The Big Book Share is a library project working:

  • to enable parents in prison to contribute to their children’s reading development, playing an important part in family life outside prison;
  • to build closer links between prisoners’ families and the library service.

Since 2000, the Reading Agency has been running the Big Book Share at HMP Nottingham, through a partnership between the prison and Nottingham City Libraries.

Key activities include:

  • awareness sessions for both prison staff and prisoners about libraries and children’s books;
  • opportunities for prisoners to tape stories for their children;
  • special family visit sessions where prisoners share books and story activities with their children.

The original funding for this pilot came from Marks & Spencer and East Midlands Arts, with support from 20 children’s publishers.

In June 2002 the Big Book Share won the Libraries Change Lives Award.2

The Big Book Share at Nottingham is already showing the difference the project can make, as a positive and inspiring experience for prisoners and for their families, with potential for reducing the risk of prisoners re-offending as bonds within families are strengthened.

The Big Book Share’s long-term aim is to build on the public library and prison partnership so that programmes such as this, focusing on children’s and family reading, are a regular and important part of prison life.

In 2002 the project was awarded funding by the Paul Hamlyn Foundation, leading to the following developments:

  • new family reading pilot projects at a further six prisons — providing models for working with different kinds of prisons and target groups.
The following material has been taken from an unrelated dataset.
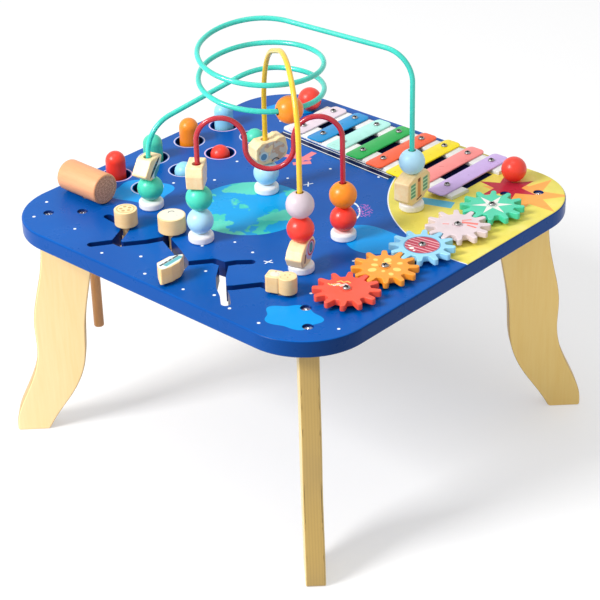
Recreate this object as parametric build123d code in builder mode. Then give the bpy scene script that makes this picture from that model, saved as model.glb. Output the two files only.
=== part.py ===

The experiences and good practice will be disseminated nationally;
  • support for seven existing projects where prison and library service are working together on family reading activity. These associate projects will join in the Big Book Share network, sharing experiences, good practice and problem solving;
  • development of the Big Book Share at HMP Nottingham, including outreach work with prisoners’ families.

An active and equal partnership between public library service and prison is what makes the Big Book Share effective. For both libraries and prisons the potential outcomes meet several of their services’ aims.

 

Some of the prisoners' favourite choices for their children:

Duck in a Truck Jez Alborough
My Dad Anthony Browne
The Gruffalo Julia Donaldson
The Lion, the Witch and the Wardrobe C. S. Lewis, illustrator Christian Birmingham
Guess How Much I Love You Sam McBratney & Anita Jeram
Fangtastic Raps Tony Mitton
Animal Crackers Dhami Narinder
Peace at Last Jill Murphy
Holes Louis Sachar
Owl Babies Martin Waddell

 

Social inclusion
The government defines social exclusion as ‘a shorthand term for what can happen when people or areas suffer from a combination of linked problems such as unemployment, poor skills, low incomes, poor housing, high crime environments, bad health and family breakdown’. Finding joined-up solutions to tackle these problems and improve people’s lives is a priority for both prisons and libraries. Working to solve one problem can often help with others and certainly the Big Book Share, by focusing on family and skills needs, has the potential to help with employment and resettlement.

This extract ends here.